Idaho won’t hoist as many shots, but the Vandals are statistically better on defense, allowing 65.9 ppg compared to 74.6 from the Cougars. In a four-day span, they’ll have run into two of 46 teams in college basketball that have attempted at least 220 long balls this season.

“One of our big focuses going into this week with Nicholls State, who was making 13 3-pointers per game, Washington State, making 12 3-pointers per game, is making it tough on people,” Verlin said on Tuesday.

Sunday’s game against Nicholls could be a good omen for the Vandals. They passed their first test, holding the Colonels to 1 of 20 (5 percent) from beyond the arc – the lowest opponent 3-point percentage of the Verlin era.

To ace Wednesday’s test, the Vandals will have to find an answer for Robert Franks, WSU’s 6-foot-7 stretch forward who shoots 50 percent from 3-point land and had the best scoring game of his career on Saturday in a loss to UC Davis, finishing 5 of 9 from beyond the arc for 32 points.

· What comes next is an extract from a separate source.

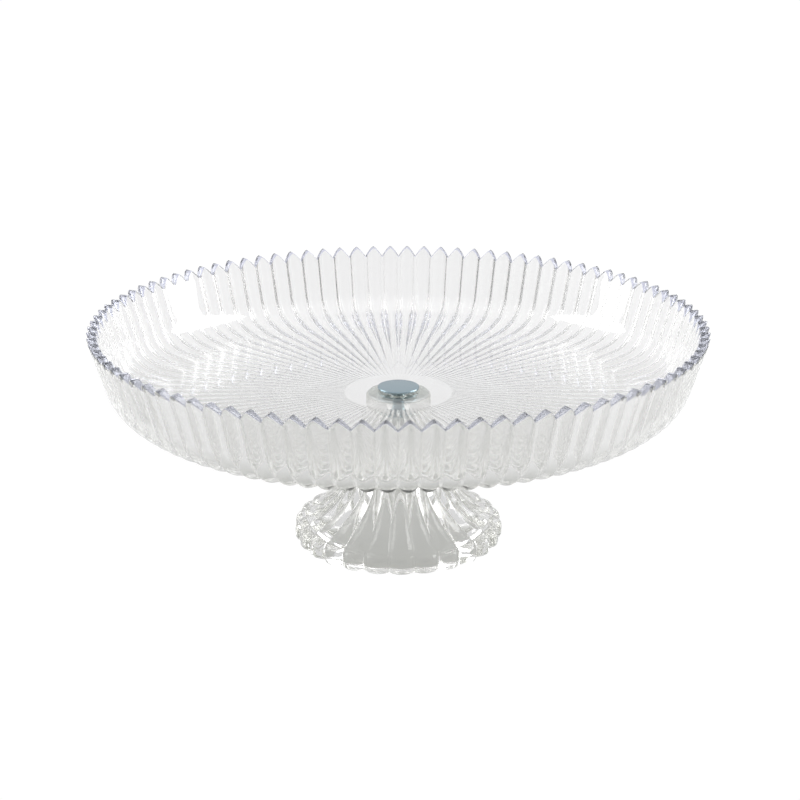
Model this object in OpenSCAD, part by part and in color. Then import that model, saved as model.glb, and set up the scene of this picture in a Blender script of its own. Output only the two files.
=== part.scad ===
// Pressed-glass cake stand: a wide ribbed dish with a toothed rim, bolted through its middle
// to a fluted, hollow foot. Millimetres, +Z up, origin on the table under the middle.

/* [Stand] */
// Diameter of the dish over the tips of its teeth
plate_diameter = 300; // [240:1:360]
// Height from the table to the tips of the teeth
stand_height = 113.5; // [100:0.5:150]
// Number of ribs round the dish, each ending in one tooth
rib_count = 96; // [72:4:104]

/* [Dish] */
// Depth from the tips of the teeth to the inside floor
dish_depth = 36.7; // [30:0.1:48]
// Lean of the wall away from upright, degrees
wall_lean = 16.3; // [8:0.1:24]
// Wall thickness at the rim, rib crest to inside face
wall_thickness = 4.6; // [3.8:0.1:7]
// Floor thickness, rib crest to inside face
floor_thickness = 4.3; // [3.6:0.1:7]
// Height of a tooth above the notch beside it
tooth_height = 5.4; // [3:0.1:7]
// Depth of the grooves between the ribs on the wall
groove_depth = 2.2; // [1:0.1:2.6]
// Radius of the tight part of the bend under the wall
knuckle_radius = 19.2; // [14:0.1:24]
// Radius of the gentle part of the bend that runs into the floor
heel_radius = 56; // [40:1:70]
// Slope at which the two parts of the bend meet, degrees
heel_slope = 18; // [12:1:24]
// Diameter of the plain round hub under the floor, where the ribs stop
hub_diameter = 52.4; // [44:0.1:64]

/* [Foot] */
// Diameter over the flutes at the widest part of the foot
foot_diameter = 105; // [88:0.5:130]
// Diameter of the neck under the dish
neck_diameter = 32; // [29:0.1:40]
// Length of the plain round neck above the flutes
neck_length = 13; // [8:0.5:18]
// Number of flutes round the foot
flute_count = 26; // [18:1:32]
// Height of the upright band round the bottom edge
foot_band = 6; // [4:0.5:9]
// Depth of the flutes at the bottom edge
flute_depth = 3.2; // [0.8:0.1:3.6]
// Thickness of the solid web at the top of the foot
web_thickness = 7; // [5:0.5:10]
// Glass thickness of the foot at its neck
neck_wall = 5.4; // [4.5:0.1:6]
// Extra glass thickness of the foot at its bottom edge
edge_extra = 3.4; // [1:0.1:6]

/* [Fastening] */
// Diameter of the screw's flat round head
head_diameter = 20.6; // [16:0.1:26]
// Thickness of the screw's head
head_thickness = 1.4; // [1:0.1:2.5]
// Thread diameter of the screw
thread_diameter = 6; // [5:0.5:6]
// Length of thread standing out below the nut
thread_spare = 5; // [2:0.5:8]
// Diameter of the hole through the glass
hole_diameter = 7.4; // [7:0.1:9]
// Thickness of the clear washer under the head
head_washer_thickness = 0.6; // [0.4:0.1:1.2]
// Thickness of the clear gasket between dish and foot
gasket_thickness = 0.8; // [0.5:0.1:1.5]
// Thickness of the soft washer under the web
soft_washer_thickness = 1.5; // [1:0.1:2.5]
// Thickness of the steel washer
steel_washer_thickness = 1.2; // [0.8:0.1:2]
// Thickness of the nut
nut_thickness = 5; // [4:0.5:6]
// Width of the nut across its flats
nut_flats = 10; // [9:0.5:11]

/* [Hidden] */
$fn = 120;
// Gap left round the thread inside the nut
thread_gap = 0.06;
// Gap left round the thread inside each washer
washer_gap = 0.4;
// Smallest overlap that makes a cut run clean through
through = 1;
// Levels from the table up
tip_z = stand_height;
floor_z = tip_z - dish_depth;
under_z = floor_z - floor_thickness;
foot_top_z = under_z - gasket_thickness;
web_z = foot_top_z - web_thickness;
soft_z = web_z - soft_washer_thickness;
steel_z = soft_z - steel_washer_thickness;
nut_z = steel_z - nut_thickness;
head_z = floor_z + head_washer_thickness;
// Dish
rim_radius = plate_diameter / 2;
hub_radius = hub_diameter / 2;
points_per_rib = 4;
ring_points = rib_count * points_per_rib;
hub_taper = 1.6;
hub_groove = 0.25;
groove_fall = 2.5;
inside_knuckle = knuckle_radius - 4.2;
inside_heel = heel_radius - 4;
// Foot
points_per_flute = 6;
flute_points = flute_count * points_per_flute;
flute_turn = 180 / rib_count;
neck_radius = neck_diameter / 2;
valley_radius = foot_diameter / 2 - flute_depth;
neck_end_z = foot_top_z - neck_length;
flare_power = 2.8;
flare_steps = 9;
flare_height = neck_end_z - foot_band - 1.5;
edge_round = 1;
hollow_round = 2;
// Washers
head_washer_radius = head_diameter / 2 - 1.2;
gasket_radius = neck_radius - 1;
hollow_top_radius = neck_radius - neck_wall;
soft_washer_radius = hollow_top_radius - hollow_round;
steel_washer_radius = soft_washer_radius - 0.5;

// Two-arc bend that joins a leaning wall to a level floor, as [radius, z] points.
// r0 is the wall's radius at the tooth tips, z0 the floor level.
function bend_centre_z(z0, knuckle, heel) =
    z0 + heel * (1 - cos(heel_slope)) + knuckle * cos(heel_slope);
function wall_end_z(z0, knuckle, heel) =
    bend_centre_z(z0, knuckle, heel) - knuckle * sin(wall_lean);
function wall_r(r0, z) = r0 - (tip_z - z) * tan(wall_lean);
function bend_centre_r(r0, z0, knuckle, heel) =
    wall_r(r0, wall_end_z(z0, knuckle, heel)) - knuckle * cos(wall_lean);
function knuckle_point(r0, z0, knuckle, heel, a) = [
    bend_centre_r(r0, z0, knuckle, heel) + knuckle * cos(a),
    bend_centre_z(z0, knuckle, heel) - knuckle * sin(a)];
function heel_point(r0, z0, knuckle, heel, a) =
    let (c = bend_centre_r(r0, z0, knuckle, heel) - (heel - knuckle) * sin(heel_slope))
    [c + heel * sin(a), z0 + heel * (1 - cos(a))];

// Outside of the dish along a rib crest: [radius, z, slope of the inward normal, groove depth]
function groove_at(r) =
    max(hub_groove, groove_depth * pow(min(1, r / (rim_radius * 0.86)), groove_fall));
wall_low_z = wall_end_z(under_z, knuckle_radius, heel_radius);
wall_levels = [tip_z - tooth_height - 2.6, (tip_z - tooth_height - 2.6 + wall_low_z) / 2, wall_low_z];
crest_wall = [for (z = wall_levels) [wall_r(rim_radius, z), z, wall_lean, groove_depth]];
crest_knuckle = [for (i = [1:4])
    let (a = wall_lean + (90 - heel_slope - wall_lean) * i / 4,
        p = knuckle_point(rim_radius, under_z, knuckle_radius, heel_radius, a))
    [p[0], p[1], a, groove_at(p[0])]];
crest_heel = [for (a = [heel_slope / 2, 0])
    let (p = heel_point(rim_radius, under_z, knuckle_radius, heel_radius, a))
    [p[0], p[1], 90 - a, groove_at(p[0])]];
crest_floor = [
    [hub_radius + hub_taper, under_z, 90, hub_groove],
    [hub_radius, under_z, 90, 0]];
crest_line = concat(crest_wall, crest_knuckle, crest_heel, crest_floor);

// How far a point lies from the crest of its rib: 0 on the crest, 1 in the groove
function from_crest(j, n) = abs(2 * (j % n) / n - 1);
function tooth_drop(u) = tooth_height * u * (0.7 + 0.3 * u);
function rib_angle(j) = 360 * (j - points_per_rib / 2) / ring_points + 180 / rib_count;
function around(r, a, z) = [r * sin(a), -r * cos(a), z];

function rib_ring(s) = [for (j = [0:ring_points - 1])
    let (d = s[3] * pow(from_crest(j, points_per_rib), 2))
    around(s[0] - d * cos(s[2]), rib_angle(j), s[1] + d * sin(s[2]))];
rim_ring = [for (j = [0:ring_points - 1])
    let (u = from_crest(j, points_per_rib), z = tip_z - tooth_drop(u))
    around(wall_r(rim_radius, z) - groove_depth * u * u / cos(wall_lean), rib_angle(j), z)];
roof_ring = [for (j = [0:ring_points - 1])
    around(rim_radius - 3 * wall_thickness, rib_angle(j),
        tip_z - tooth_drop(from_crest(j, points_per_rib)))];

// Faces of a stack of equal rings of n points, closed by a fan at each end. Each cell is cut
// along the diagonal that mirrors the cell on the other side of its rib; m points make one rib.
function cell(a, b, c, d, left) = left ? [[a, b, c], [b, d, c]] : [[a, b, d], [a, d, c]];
function stack_faces(n, m, rings) = concat(
    [for (k = [0:rings - 2], j = [0:n - 1])
        let (i = (j + 1) % n)
        each cell(k * n + j, k * n + i, (k + 1) * n + j, (k + 1) * n + i, j % m < m / 2)],
    [for (j = [0:n - 1]) [rings * n, (j + 1) % n, j]],
    [for (j = [0:n - 1]) [rings * n + 1, (rings - 1) * n + j, (rings - 1) * n + (j + 1) % n]]);
function flat(rings) = [for (ring = rings, p = ring) p];

module ring_stack(rings, per_rib, top, bottom) {
    polyhedron(points = concat(flat(rings), [top, bottom]),
        faces = stack_faces(len(rings[0]), per_rib, len(rings)), convexity = 10);
}

module dish_inside() {
    r0 = rim_radius - wall_thickness;
    rotate_extrude()
        polygon(concat(
            [[0, tip_z + 2 * through], [0, floor_z]],
            [for (i = [0:4]) heel_point(r0, floor_z, inside_knuckle, inside_heel,
                heel_slope * i / 4)],
            [for (i = [7:-1:0]) knuckle_point(r0, floor_z, inside_knuckle, inside_heel,
                wall_lean + (90 - heel_slope - wall_lean) * i / 8)],
            [[wall_r(r0, tip_z + 2 * through), tip_z + 2 * through]]));
}

module plate() {
    color("azure")
    difference() {
        ring_stack(concat([roof_ring, rim_ring], [for (s = crest_line) rib_ring(s)]),
            points_per_rib, [0, 0, tip_z], [0, 0, under_z]);
        dish_inside();
        translate([0, 0, under_z - through])
            cylinder(d = hole_diameter, h = floor_thickness + 2 * through);
    }
}

// Outside of the foot along a groove: [radius, z, flute depth]
function flare_r(t) = neck_radius + (valley_radius - neck_radius) * pow(t, flare_power);
function flare_z(t) = neck_end_z - flare_height * t;
function flute_at(t) = flute_depth * (0.4 + 0.6 * t) * min(1, 4 * t);
foot_line = concat(
    [[neck_radius, foot_top_z, 0], [neck_radius, neck_end_z, 0]],
    [for (i = [1:flare_steps])
        let (t = i / flare_steps * 0.97) [flare_r(t), flare_z(t), flute_at(t)]],
    [[valley_radius, foot_band - 0.5, flute_depth], [valley_radius, edge_round, flute_depth],
        [valley_radius - edge_round / 2, 0, flute_depth]]);
function flute_angle(j) = 360 * (j - points_per_flute / 2) / flute_points + flute_turn;
function flute_ring(s) = [for (j = [0:flute_points - 1])
    around(s[0] + s[2] * (1 - pow(from_crest(j, points_per_flute), 2)), flute_angle(j), s[1])];

// Smooth hollow that follows the flare a glass thickness inside it
hollow_start = (neck_end_z - web_z) / flare_height;
function hollow_r(t) = flare_r(max(0, t)) - neck_wall - edge_extra * max(0, t);
module foot_hollow() {
    rotate_extrude()
        polygon(concat(
            [[0, -through], [0, web_z], [hollow_top_radius - hollow_round, web_z]],
            [for (a = [60, 30, 0]) [hollow_top_radius - hollow_round + hollow_round * cos(a),
                web_z - hollow_round + hollow_round * sin(a)]],
            [for (i = [3:12]) let (t = i / 12 * 0.97) [hollow_r(t), flare_z(t)]],
            [[hollow_r(1), foot_band - 0.5], [hollow_r(1), -through]]));
}

module foot() {
    color("azure")
    difference() {
        ring_stack([for (s = foot_line) flute_ring(s)],
            points_per_flute, [0, 0, foot_top_z], [0, 0, 0]);
        foot_hollow();
        translate([0, 0, web_z - through])
            cylinder(d = hole_diameter, h = web_thickness + 2 * through);
    }
}

module cap_screw() {
    r = head_diameter / 2;
    edge = head_thickness / 3;
    shank = thread_diameter / 2;
    end_z = nut_z - thread_spare;
    color("lightsteelblue")
    rotate_extrude()
        polygon([[0, end_z], [shank - 0.8, end_z], [shank, end_z + 0.8], [shank, head_z],
            [r - edge, head_z], [r, head_z + edge], [r, head_z + 2 * edge],
            [r - edge, head_z + head_thickness], [0, head_z + head_thickness]]);
}

module ring_washer(radius, thickness, z) {
    translate([0, 0, z])
    difference() {
        cylinder(r = radius, h = thickness);
        translate([0, 0, -through])
            cylinder(d = thread_diameter + 2 * washer_gap, h = thickness + 2 * through);
    }
}

module head_washer() {
    color("whitesmoke") ring_washer(head_washer_radius, head_washer_thickness, floor_z);
}

module neck_gasket() {
    color("whitesmoke") ring_washer(gasket_radius, gasket_thickness, foot_top_z);
}

module base_washer() {
    color("whitesmoke") ring_washer(soft_washer_radius, soft_washer_thickness, soft_z);
}

module steel_washer() {
    color("silver") ring_washer(steel_washer_radius, steel_washer_thickness, steel_z);
}

module nut() {
    corner = nut_flats / 2 / cos(30);
    chamfer = corner - nut_flats / 2;
    color("silver")
    difference() {
        intersection() {
            translate([0, 0, nut_z]) cylinder(r = corner, h = nut_thickness, $fn = 6);
            rotate_extrude()
                polygon([[0, nut_z], [nut_flats / 2, nut_z], [corner, nut_z + chamfer / 2],
                    [corner, steel_z - chamfer / 2], [nut_flats / 2, steel_z], [0, steel_z]]);
        }
        translate([0, 0, nut_z - through])
            cylinder(d = thread_diameter + 2 * thread_gap, h = nut_thickness + 2 * through);
    }
}

plate();
foot();
cap_screw();
head_washer();
neck_gasket();
base_washer();
steel_washer();
nut();
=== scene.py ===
"""Pressed-glass cake stand: a ribbed dish, a fluted hollow foot and the screw that joins them.

Shapes are worked out in millimetres on numpy grids and turned to metres when a mesh is made.
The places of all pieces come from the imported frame, and so do the sizes that it can give.
The edge of a hole is bevelled by BEVEL, with a middle step, and a row at GUARD from the hole keeps
the shading of the flat face beside it even.
"""
import logging
import math
from dataclasses import dataclass
from enum import Enum
from typing import ClassVar

import bpy
import numpy as np
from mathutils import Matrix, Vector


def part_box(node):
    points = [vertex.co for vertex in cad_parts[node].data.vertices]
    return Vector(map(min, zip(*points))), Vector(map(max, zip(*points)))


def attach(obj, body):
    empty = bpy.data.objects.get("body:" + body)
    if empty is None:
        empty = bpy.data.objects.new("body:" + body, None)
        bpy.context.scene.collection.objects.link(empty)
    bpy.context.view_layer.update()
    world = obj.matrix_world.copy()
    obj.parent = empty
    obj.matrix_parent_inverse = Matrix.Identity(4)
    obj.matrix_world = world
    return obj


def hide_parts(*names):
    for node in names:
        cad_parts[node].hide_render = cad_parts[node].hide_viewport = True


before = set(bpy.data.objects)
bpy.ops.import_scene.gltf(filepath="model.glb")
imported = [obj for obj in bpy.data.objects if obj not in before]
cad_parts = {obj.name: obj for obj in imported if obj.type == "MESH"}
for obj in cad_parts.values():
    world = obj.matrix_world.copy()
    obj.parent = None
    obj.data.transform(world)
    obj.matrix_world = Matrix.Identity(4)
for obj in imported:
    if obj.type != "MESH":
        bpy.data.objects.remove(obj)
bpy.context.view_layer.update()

METRES = 0.001
BEVEL = 0.4
BEVEL_MIDDLE = 0.12
GUARD = 1.0
LOG = logging.getLogger("cake_stand")

Array = np.ndarray


class Around(Enum):
    """How many points a round surface has along one turn, by how closely it is looked at."""

    COARSE = 96
    FINE = 192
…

Likewise, it’s in WSU’s best interest to keep a body on Idaho’s Victor Sanders whenever the senior from Portland is lurking behind the 3-point line. Sanders shoots 46.7 percent from downtown.

Only 55 players in college basketball are scoring better than 20 points per game and two of them will be on the same court Wednesday. Franks is WSU’s scoring leader with 20.4 ppg. Idaho’s Sanders is a hair better, at 20.9.

“We just want to limit their touches and make sure we’re on them as soon as they catch the ball and make sure they don’t get easy looks,” Cougars guard Viont’e Daniels said.

Idaho’s plan for Franks is throwing multiple bodies at the junior, because just one won’t be good enough.

“You can’t just guard him with one guy,” Verlin said. “He’s a special player.”

The game will be the 273rd meeting between the border rivals and it marks the 113th consecutive season the teams have met. WSU holds the series lead at 163-109 and won last year’s game in Beasley Coliseum, though Idaho was missing one of its elite players, guard Perrion Callandret (11.7 ppg).